I recently bought a new computer and I wanted to move my Ubuntu 20.04 installation from my old one over to my new one, along with all the files on the machine. I searched around and found one of the recommended ways to do it is to use Clonezilla so I followed the steps here to perform a disk_to_local_disk transfer by moving the old SDD into the new computer, running Clonezilla on a USB and following the above steps. It mostly worked, all my apps are running, but I have several issues after the switch.

I should also mention that I have a Windows 11 installation on another SDD on this computer. They both boot fine, but after I cloned the Ubuntu image to the new hard drive, regular booting time has drastically increased.

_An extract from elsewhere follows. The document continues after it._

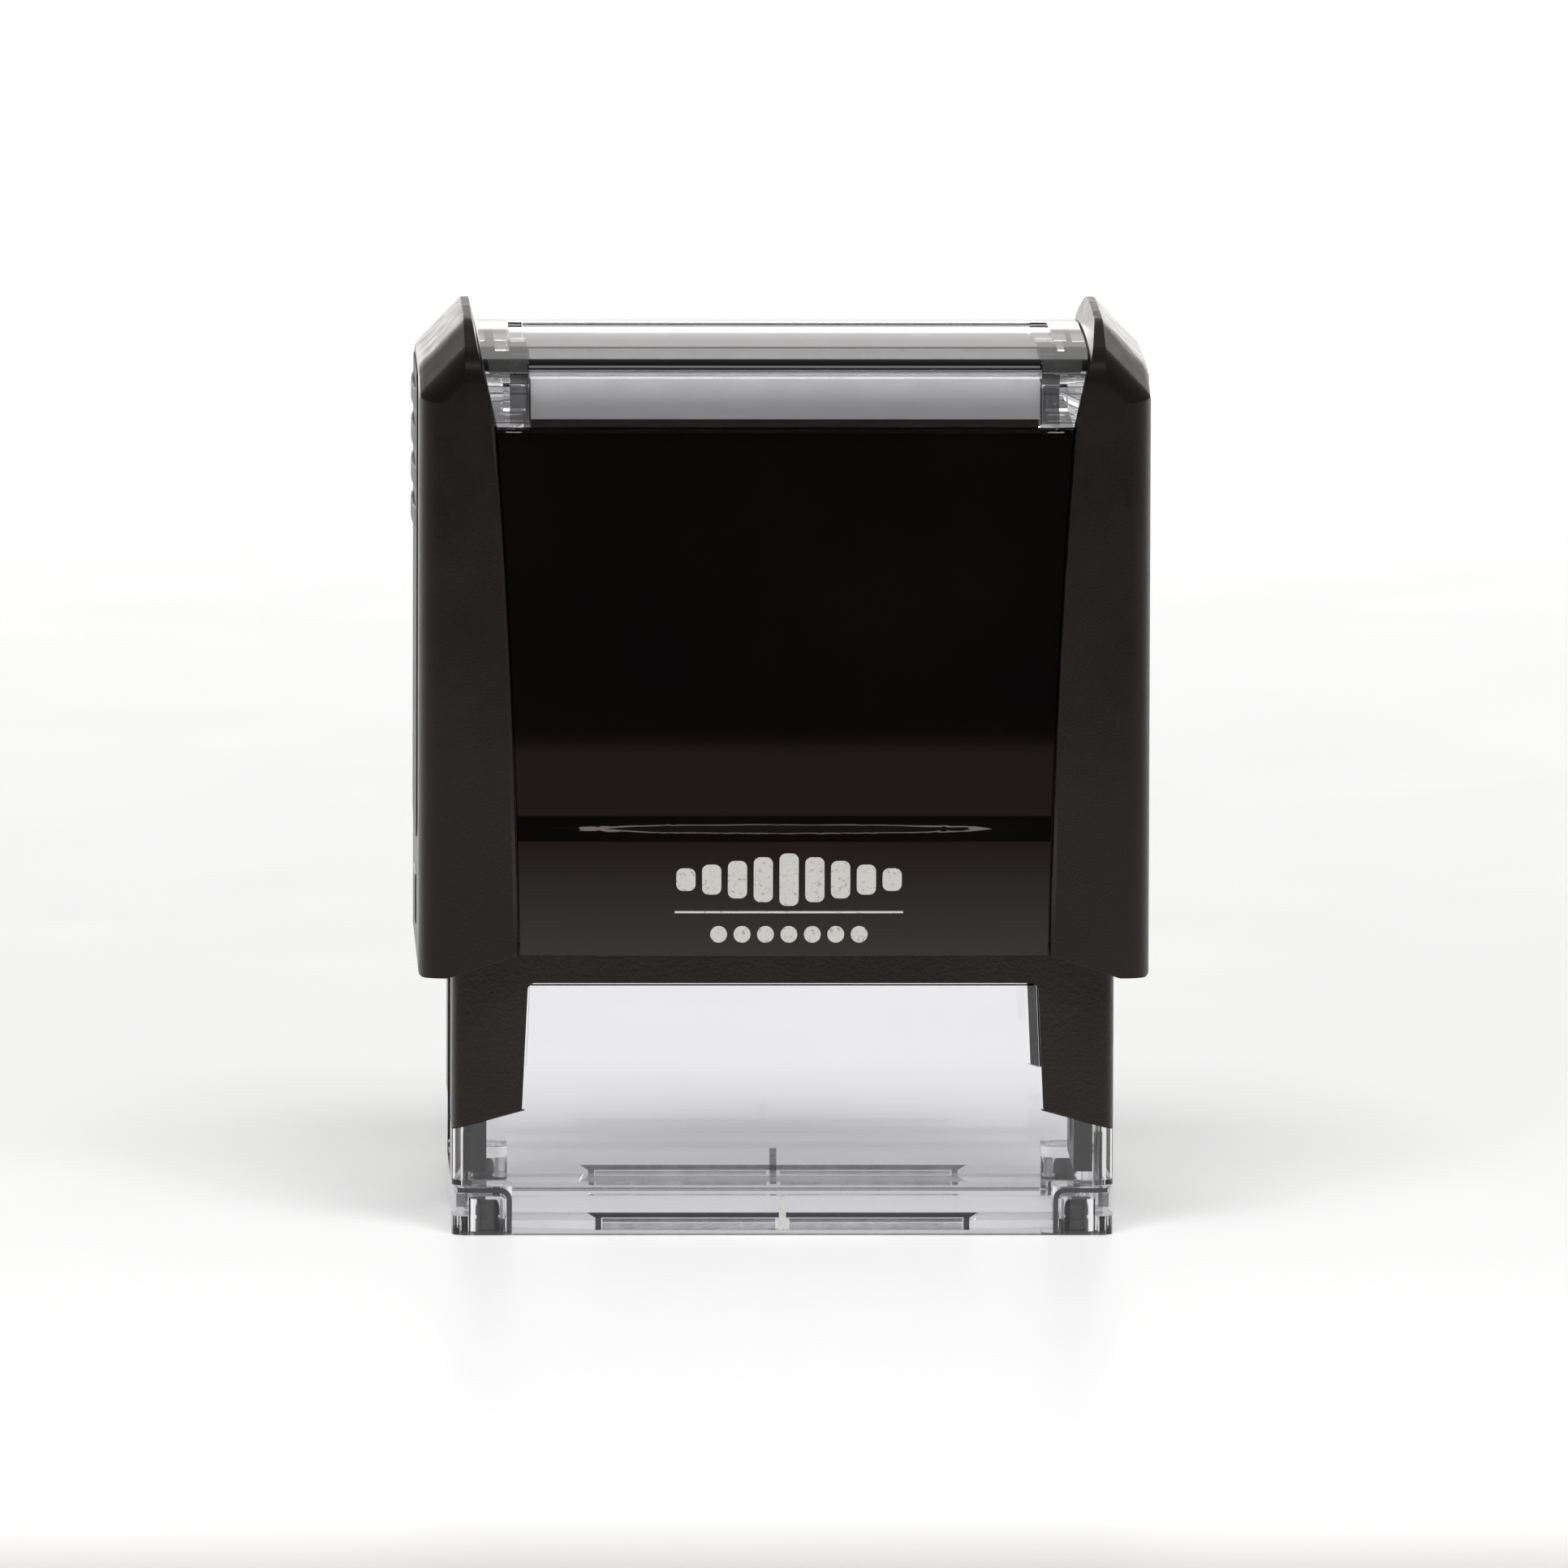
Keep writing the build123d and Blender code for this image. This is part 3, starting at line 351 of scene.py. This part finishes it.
# a row of rounded tiles that grow towards the middle, over a thin rule and a row of dots
for tile in range(-4, 5):
    tile_x = MARK_X + TILE_PITCH * tile
    half_h = TALLEST_HALF_H - HALF_H_STEP * abs(tile)
    print_shape(bm, rounded(tile_x, TILE_Z, TILE_HALF_W, half_h, TILE_CORNER))
for part in range(RULE_PARTS):
    part_x = MARK_X - RULE_LENGTH / 2 + RULE_LENGTH * (part + 0.5) / RULE_PARTS
    part_half_w = RULE_LENGTH / (2 * RULE_PARTS)
    print_shape(bm, rounded(part_x, RULE_Z, part_half_w, RULE_HALF_H, 0.01, 1))
for dot in range(-3, 4):
    dot_x = MARK_X + DOT_PITCH * dot
    print_shape(bm, rounded(dot_x, DOT_Z, DOT_R, DOT_R, 0.71, 6))
bmesh.ops.triangulate(bm, faces=bm.faces[:])
piece("printed_mark", bm, "cap", "white_print")


# ---------------------------------------------------------------- painted shade lines at the edges of the clear parts
# all sizes in mm; a bar is x0, x1, z0, z1
LINE_T = 0.03
BOSS_OUTER_R, BOSS_INNER_R = 0.95, 0.60
BOSS_STEPS = 5


def plank(bm, outline, y):
    """Thin plate from an outline of (x, z) points, in mm, with its front at y."""
    front = [bm.verts.new((x * MM, y * MM, z * MM)) for x, z in outline]
    back = [bm.verts.new((x * MM, (y + LINE_T) * MM, z * MM)) for x, z in outline]
    bm.faces.new(front)
    bm.faces.new(back[::-1])
    for i in range(len(outline)):
        j = (i + 1) % len(outline)
        bm.faces.new((front[j], front[i], back[i], back[j]))


def bar(x0, x1, z0, z1, side=1):
    """Outline of an upright rectangle; side -1 mirrors it to the left."""
    low, high = sorted((side * x0, side * x1))
    return ((low, z0), (high, z0), (high, z1), (low, z1))


def boss_rim(side):
    """L-shaped line over the top and down the inner side of a corner boss, with a round corner."""
    outer = [(27.8, 4.05), (24.1, 4.05)]
    inner = [(27.8, 3.65), (24.2, 3.65)]
    for i in range(1, BOSS_STEPS + 1):
        a = math.pi / 2 * (1 + i / BOSS_STEPS)
        outer.append((24.1 + BOSS_OUTER_R * math.cos(a), 3.1 + BOSS_OUTER_R * math.sin(a)))
        inner.append((24.2 + BOSS_INNER_R * math.cos(a), 3.05 + BOSS_INNER_R * math.sin(a)))
    outer.append((23.15, 0.1))
    inner.append((23.60, 0.1))
    return [(side * x, z) for x, z in outer + inner[::-1]]


RECESS_TOP = ((-16.05, 1.48), (16.05, 1.48), (16.75, 1.93), (-16.75, 1.93))
RECESS_SIDE = (15.5, 16.0, 0.4, 1.5)
RECESS_LINE = (0.6, 15.4, 1.08, 1.40)
RECESS_SHADE = (0.6, 15.4, 0.40, 1.00)
FOOT_LINE = (-23.1, 23.1, 0.02, 0.14)
BOSS_LINES = ((23.2, 27.7, 0.02, 0.34), (27.0, 27.9, 2.45, 3.6), (26.6, 27.35, 4.3, 8.9))
HANDS = ((-1, "left"), (1, "right"))
# painted shade in three strengths, dark, grey and pale, for the lines in the clear plastic
dark_shade_line = painted_edge_shade("dark_painted_shade_line", 0.05, 0.86)
grey_shade_line = painted_edge_shade("grey_painted_shade_line", 0.08, 0.50)
pale_shade_line = painted_edge_shade("pale_painted_shade_line", 0.12, 0.26)

# the rear pane gets paler painted shade lines than the front one
for end, recess_y, boss_y, foot_y, strong, weak in (
    ("front", -16.63, -16.9, -16.95, dark_shade_line, grey_shade_line),
    ("rear", 16.60, 16.87, 16.92, grey_shade_line, pale_shade_line),
):
    bm = bmesh.new()
    plank(bm, RECESS_TOP, recess_y)
    for side, _ in HANDS:
        plank(bm, bar(*RECESS_SIDE, side), recess_y)
    piece(f"recess_edge_{end}", bm, "base", "clear_plastic", strong)
    bm = bmesh.new()
    for side, _ in HANDS:
        plank(bm, bar(*RECESS_LINE, side), recess_y)
    piece(f"recess_line_{end}", bm, "base", "clear_plastic", weak)
    # a pale sheet of painted shade across each side of the recess
    bm = bmesh.new()
    for side, _ in HANDS:
        plank(bm, bar(*RECESS_SHADE, side), recess_y)
    piece(f"recess_shade_{end}", bm, "base", "clear_plastic", pale_shade_line)
    for side, hand in HANDS:
        bm = bmesh.new()
        plank(bm, boss_rim(side), boss_y)
        piece(f"boss_edge_{end}_{hand}", bm, "base", "clear_plastic", strong)
    bm = bmesh.new()
    plank(bm, bar(*FOOT_LINE), foot_y)
    for side, _ in HANDS:
        for line in BOSS_LINES:
            plank(bm, bar(*line, side), foot_y)
    piece(f"lower_edge_{end}", bm, "base", "clear_plastic", grey_shade_line)

# pockets over the corner blocks of the window, and the outlines of the blocks, as dark plates of
# painted shade, and a pale plate of painted shade over each block
POCKET = ((21.95, 73.7), (25.2, 73.7), (25.45, 74.9), (22.2, 74.9), (21.95, 74.6))
BLOCK_LINES = (
    (21.95, 25.4, 73.1, 73.2),
    (21.95, 25.3, 72.5, 72.58),
    (21.9, 22.0, 70.2, 73.2),
    (21.95, 25.0, 70.0, 70.12),
)
BLOCK_SHADE = (22.0, 25.2, 70.15, 73.1)
POCKET_Y, BLOCK_LINES_Y, BLOCK_SHADE_Y = 17.2, 19.3, 19.2
for end, facing in (("front", -1), ("rear", 1)):
    for side, hand in HANDS:
        bm = bmesh.new()
        plank(bm, [(side * x, z) for x, z in POCKET], facing * POCKET_Y)
        bmesh.ops.recalc_face_normals(bm, faces=bm.faces[:])
        piece(f"pocket_{end}_{hand}", bm, "window", "clear_plastic", dark_shade_line)
        bm = bmesh.new()
        for line in BLOCK_LINES:
            plank(bm, bar(*line, side), facing * BLOCK_LINES_Y)
        piece(f"block_lines_{end}_{hand}", bm, "window", "clear_plastic", grey_shade_line)
        # a pale sheet of painted shade over the corner block
        bm = bmesh.new()
        plank(bm, bar(*BLOCK_SHADE, side), facing * BLOCK_SHADE_Y)
        piece(f"block_shade_{end}_{hand}", bm, "window", "clear_plastic", pale_shade_line)


# ---------------------------------------------------------------- return spring
SPRING_WIRE_R = 0.30 * MM
SPRING_SLACK = 0.03 * MM  # inside the outline of the CAD spring
SPRING_GAP = 0.02 * MM  # to the deck below and the bow above
SPRING_TURNS = 6
STEPS_PER_TURN = 32
WIRE_SIDES = 10
UPWARD = Vector((0.0, 0.0, 1.0))
spring_low, spring_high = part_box("return_spring")
coil_r = (spring_high[0] - spring_low[0]) / 2 - SPRING_WIRE_R - SPRING_SLACK
coil_x = (spring_high[0] + spring_low[0]) / 2
coil_y = (spring_high[1] + spring_low[1]) / 2
coil_low = spring_low[2] + SPRING_WIRE_R + SPRING_GAP
coil_high = spring_high[2] - SPRING_WIRE_R - SPRING_GAP
bm = bmesh.new()
rings = []
coil_steps = SPRING_TURNS * STEPS_PER_TURN
for i in range(coil_steps + 1):
    turn = 2 * math.pi * i / STEPS_PER_TURN
    out = Vector((math.cos(turn), math.sin(turn), 0.0))
    height = coil_low + (coil_high - coil_low) * i / coil_steps
    centre = Vector((coil_x, coil_y, height)) + coil_r * out
    ring = []
    for k in range(WIRE_SIDES):
        a = 2 * math.pi * k / WIRE_SIDES
        offset = SPRING_WIRE_R * (math.cos(a) * out + math.sin(a) * UPWARD)
        ring.append(bm.verts.new(centre + offset))
    rings.append(ring)
for first, second in zip(rings, rings[1:]):
    for k in range(WIRE_SIDES):
        j = (k + 1) % WIRE_SIDES
        bm.faces.new((first[k], first[j], second[j], second[k]))
bm.faces.new(rings[0][::-1])
bm.faces.new(rings[-1])
bmesh.ops.recalc_face_normals(bm, faces=bm.faces[:])
for face in bm.faces:
    face.smooth = len(face.verts) == 4
# a wire coil takes the place of the CAD spring, which is hidden
spring = mesh_object("spring_coil", bm, SLOTS["spring_steel"])
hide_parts("return_spring")
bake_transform(spring)


# ---------------------------------------------------------------- studio
FLOOR_Z = -0.03 * MM
FLOOR_ROWS = (-0.40, -0.30, -0.2, 0.0, 0.5, 2.0, 5.0)
FLOOR_COLUMNS = (-3.0, -0.5, 0.5, 3.0)
FOREGROUND = (-0.27, -0.19)  # y over which the painted shade of the dark foreground turns into the pale table
SHADE_REACH = (0.025, 0.031)  # edge of the painted light that lifts the machine's own shade, from the middle
SHADE_STRETCH = (1.0, 1.6, 1.0)
TABLE_RAMP = (0.10, 0.85)  # y over which the table's painted glow brightens away from the camera
# painted shade: the foreground of the table is coloured dark
FOREGROUND_COLOUR, TABLE_COLOUR = (0.20, 0.17, 0.16), (0.93, 0.93, 0.93)
FOREGROUND_GLOW, SHADE_GLOW = (0.12, 0.10, 0.09), (0.44, 0.44, 0.45)
NEAR_GLOW, FAR_GLOW = (0.26, 0.26, 0.26), (0.80, 0.80, 0.80)
bm = bmesh.new()
grid = [[bm.verts.new((x, y, FLOOR_Z)) for x in FLOOR_COLUMNS] for y in FLOOR_ROWS]
for near, far in zip(grid, grid[1:]):
    for i in range(len(FLOOR_COLUMNS) - 1):
        bm.faces.new((near[i], near[i + 1], far[i + 1], far[i]))
s = Shader("floor")
spot = s.node("ShaderNodeSeparateXYZ", Vector=s.coords)
fade = s.span(spot.outputs["Y"], 0.0, 1.0, *FOREGROUND)
s.link(s.blend(fade, FOREGROUND_COLOUR, TABLE_COLOUR), "Base Color")
# painted light: a soft glow of the table, brighter away from the camera, and a brighter oval under
# the machine that lifts its own shade
reach = s.tree.nodes.new("ShaderNodeVectorMath")
reach.operation = "LENGTH"
s.tree.links.new(s.stretch(SHADE_STRETCH), reach.inputs[0])
under = s.span(reach.outputs["Value"], 1.0, 0.0, *SHADE_REACH)
distance = s.span(spot.outputs["Y"], 0.0, 1.0, *TABLE_RAMP)
table = s.blend(distance, NEAR_GLOW, FAR_GLOW)
lit = s.blend(fade, FOREGROUND_GLOW, table)
s.link(s.blend(under, lit, SHADE_GLOW), "Emission Color")
s.set(Emission_Strength=1.0)
s.link(s.span(s.noise(40, 2.0), 0.40, 0.46), "Roughness")
s.set(Specular_IOR_Level=0.35)
floor = mesh_object("floor", bm, s)

# radiance of the surroundings, and where each part fades, as parts of a unit direction
ROOM_LIGHT = 0.038
HORIZON_LIGHT = 7.0
WALL_LIGHT = 0.6
OVERHEAD_LIGHT = 0.12
HORIZON_FADE = (0.04, 0.09)
WALL_FADE = (0.12, 0.32)
FLOOR_FADE = (-0.01, 0.005)
BEHIND_FADE = (-0.25, 0.45)
FRONT_FADE = (-0.2, 0.9)
world = bpy.data.worlds.new("studio")
bpy.context.scene.world = world
world.use_nodes = True
tree = world.node_tree
tree.nodes.clear()


def math_node(operation, *values):
    """A math node in the world's tree; values are numbers or sockets."""
    made = tree.nodes.new("ShaderNodeMath")
    made.operation = operation
    for socket, value in zip(made.inputs, values):
        if isinstance(value, bpy.types.NodeSocket):
            tree.links.new(value, socket)
        else:
            socket.default_value = value
    return made.outputs[0]


def step(value, low, high):
    """0 below low, 1 above high, smooth between."""
    made = tree.nodes.new("ShaderNodeMapRange")
    made.interpolation_type = "SMOOTHSTEP"
    tree.links.new(value, made.inputs["Value"])
    made.inputs["From Min"].default_value = low
    made.inputs["From Max"].default_value = high
    return made.outputs["Result"]


split = tree.nodes.new("ShaderNodeSeparateXYZ")
tree.links.new(tree.nodes.new("ShaderNodeTexCoord").outputs["Generated"], split.inputs[0])
above = step(split.outputs["Z"], *FLOOR_FADE)
behind = step(split.outputs["Y"], *BEHIND_FADE)
low_sky = math_node("SUBTRACT", 1.0, step(split.outputs["Z"], *WALL_FADE))
wall = math_node("MULTIPLY", behind, low_sky)
skyline = math_node("SUBTRACT", 1.0, step(split.outputs["Z"], *HORIZON_FADE))
horizon = math_node("MULTIPLY", behind, skyline)
# a soft overhead, a brighter wall behind that is brightest at its foot, and a dim room all round
level = math_node("MULTIPLY_ADD", wall, WALL_LIGHT - OVERHEAD_LIGHT, OVERHEAD_LIGHT)
level = math_node("MULTIPLY_ADD", horizon, HORIZON_LIGHT - WALL_LIGHT, level)
back_and_up = math_node("ADD", split.outputs["Z"], split.outputs["Y"])
directed = math_node("MULTIPLY", level, step(back_and_up, *FRONT_FADE))
radiance = math_node("ADD", math_node("MULTIPLY", directed, above), ROOM_LIGHT)
sky = tree.nodes.new("ShaderNodeBackground")
sky.inputs["Color"].default_value = (1.0, 0.985, 0.975, 1)
tree.links.new(radiance, sky.inputs["Strength"])
# the camera itself sees a white backdrop
white = tree.nodes.new("ShaderNodeBackground")
white.inputs["Color"].default_value = (1, 1, 1, 1)
pick = tree.nodes.new("ShaderNodeMixShader")
tree.links.new(tree.nodes.new("ShaderNodeLightPath").outputs["Is Camera Ray"], pick.inputs[0])
tree.links.new(sky.outputs[0], pick.inputs[1])
tree.links.new(white.outputs[0], pick.inputs[2])
tree.links.new(pick.outputs[0], tree.nodes.new("ShaderNodeOutputWorld").inputs["Surface"])

LAMP_PLACE = Vector((0.0, -0.6, 0.85))


def softbox(name, aim, size, power, shows_in_gloss):
    """Rectangular lamp over the camera, size in metres and power in watts."""
    lamp = bpy.data.lights.new(name, "AREA")
    lamp.shape = "RECTANGLE"
    lamp.size, lamp.size_y = size
    lamp.energy = power
    made = bpy.data.objects.new(name, lamp)
    bpy.context.scene.collection.objects.link(made)
    made.location = LAMP_PLACE
    made.rotation_euler = (Vector(aim) - LAMP_PLACE).to_track_quat("-Z", "Y").to_euler()
    made.visible_glossy = shows_in_gloss


softbox("top_fill", (0, 0, 0.05), (0.8, 0.4), 9.0, False)
softbox("strip_light", (0, 0, 0.03), (0.45, 0.10), 0.5, True)

# ---------------------------------------------------------------- camera
CAMERA_AT = Vector((-0.06426, -2.51375, 0.31965))
CAMERA_AIM = Vector((0.00002, -0.017, 0.03883))
CAMERA_ROLL = 0.002975
SENSOR_MM = 36.0
LENS_MM = 675.9
camera = bpy.data.objects.new("camera", bpy.data.cameras.new("camera"))
bpy.context.scene.collection.objects.link(camera)
camera.data.sensor_width = SENSOR_MM
camera.data.lens = LENS_MM
camera.data.clip_start = 0.1
camera.data.clip_end = 30.0
forward = (CAMERA_AIM - CAMERA_AT).normalized()
right = forward.cross(Vector((0, 0, 1))).normalized()
up = right.cross(forward)
turned_right = math.cos(CAMERA_ROLL) * right + math.sin(CAMERA_ROLL) * up
turned_up = math.cos(CAMERA_ROLL) * up - math.sin(CAMERA_ROLL) * right
axes = Matrix((turned_right, turned_up, -forward)).transposed().to_4x4()
camera.matrix_world = Matrix.Translation(CAMERA_AT) @ axes
bpy.context.scene.camera = camera
bpy.context.scene.view_settings.view_transform = "Standard"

  1. Ubuntu is not recognize my graphics card. I have VGA controller when running lspci | grep VGA

01:00.0 VGA compatible controller: NVIDIA Corporation Device 2216 (rev a1)

But when I run sudo lshw -C video there's no model output. My graphics card is a NVIDIA GeForce RTX 3080. On my old computer Ubuntu recognized the NVIDIA Geforce GTX 970 and ran fine. If I try to install the NVIDIA drivers and run them it uses the integrated graphics card.

  1. My AUX ports aren't being correctly recognized. I have an aux port at the top of my case that works fine on Windows, but when I switch to Ubuntu it only works on the rear aux port.

When I run the command alsamixer -c 1 the "sound card" with id 1 is my webcamp for some reason HD Pro Webcam C920. The other "sound cards" listed are HDA NVidia and USB Audio

My sound card is integrated into my motherboard, but for some reason it is not being recognized.

I've gone through several search results for both the above issues, but my issues seem relatively unique, any help would be much appreciated.

Thank you!

oldfred avatar
cn flag
If Windows 11 based system, it must be new, and then really needs 22.04 to have latest kernel & driver. And if different video like nVidia (or does not have nVidia & old one did) you may have to add or delete driver. I usually suggest a new clean install & restore from backup. Backup should include everything you need & if something missing, then you can add that as you still have old system. Minimum is /home & list of installed apps. While I had backkup, I just rsync'd over local network my data from old system to new system after newe install. Faster than flash drives.
aoa avatar
in flag
aoa
I'll try upgrading to 22.04 and see what happen, the original system has a Nvidia 970, the new one has a Nvidia 3080. The odd thing is, Ubuntu recognizes that it's a Nvidia card, it just doesn't recognize which version of Ubuntu it is.